Jamie Dimon proved that he relied too much on hedging to reduce risk because a proper hedge should have resulted in no net loss. He may have even turned a position that started as a hedge into a proprietary bet that resulted in the company's recent losses. In a last-minute conference call, he said, "In hindsight, the new strategy was flawed, complex, poorly reviewed, poorly executed, and poorly monitored." But it's more than just banking executives that think hedging shields them from risk. Some of the people setting rules within the government have a flippant attitude about hedging and its role of "insuring" against losses.

In his book On the Brink, Henry Paulson, the former Treasury Secretary who came up with TARP and presided over Goldman Sachs (NYSE: GS) when many of these exotic products were invented, comments frequently about the cost to hedge against losses in the debt of Lehman Brothers, Morgan Stanley, Goldman Sachs, and other big banks leading up to the crisis. But he doesn't call it hedging, he calls it insurance, a sign that even the leaders of the industry don't see risk for what it is.

When recounting the days after Lehman's collapse, he said that rates had doubles and, "to insure $10 million of debt now costs about $450,000 for Morgan Stanley and about $300,000 for Goldman." He didn't say hedge, he didn't account for other risks involved in credit default swaps like counterparty risk -- he called it insurance. Let me be clear about one thing: Credit default swaps and complex derivatives are not insurance!

On one level, Paulson no doubt understands the difference, but to so casually call it insurance underscores the mistaken attitude toward risk on Wall Street.

Assets back insurance, synthetic derivatives are bets made with counterparties that are usually just as leveraged as you are. They're apples and oranges, or maybe more accurately, apples and lit cherry bombs.

Why it's so dangerous
It's hard to explain to people how difficult it is to understand the risk of derivatives, much less a large portfolio of derivatives. For a summer, I worked at a hedge fund that traded derivatives, and I found even a single contract to be mind-numbingly complicated, so when hundreds of complex trades go wrong, it's not surprising.

JPMorgan is showing us just how bad even a small mistake can get. When you're a giant bank and you're doing a huge "hedge" or proprietary bet, you can move the market to get into a trade, costing a lot to get into the hedge. If you're wrong, like JPMorgan was, it moves against you after the trade, and the losses pile up because you can't get out of the trade. A week ago, this recent mistake was supposed to be a $2 billion loss for JPMorgan, but some traders betting against JPMorgan are claiming it will explode to $6 billion to $7 billion -- it starts to look like a snowball running down a mountain. A $2 billion loss was a kick in the bucket, but if we start approaching $10 billion, the story changes, even for a company the size of JPMorgan.

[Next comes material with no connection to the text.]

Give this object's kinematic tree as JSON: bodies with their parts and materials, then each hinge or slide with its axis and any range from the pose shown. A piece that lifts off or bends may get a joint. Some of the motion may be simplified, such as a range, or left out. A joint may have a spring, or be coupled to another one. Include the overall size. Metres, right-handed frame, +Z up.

It's still a house of cards
The biggest problem is that the banking system is still built on a house of cards, with funding that can evaporate overnight, so trades and hedges gone wrong can sink a financial institution quickly. 

It used to be that deposits were combined with bank assets and loaned to people for businesses or mortgages, very simple concepts that had collateral. Today, banks are taking risks in currencies, commodities, stocks, bonds, and anything else they can get their hands on, making their businesses extremely complex and risky. They think hedging will take away some of that risk, but it exposes them to default by counterparties and other unforeseen consequences. As Dimon is finding out, there's no such thing as insurance in trading.

What Wall Street has is an attitude problem
Too many years of these trades working out in their favor made Wall Street complacent before the financial crisis, and after being bailed out by the government, they didn't seem to learn any lessons. Instead of viewing hedging as another risk, the industry still views them as "insurance." Instead of building smaller, less complex businesses, Wall Street has decided that bigger is better, which means that complexity goes up, and the market can squeeze you in a crisis, like it will do with JPMorgan.

I'm sorry Wall Street, but the only insurance provided to your business is the insurance taxpayers have taken out by electing officials who aren't strong enough separate commercial banks from investment banks and shrink you down to size.

Your attitude problem has become our national problem -- it's sad to see that after everything we've been though, nothing has changed.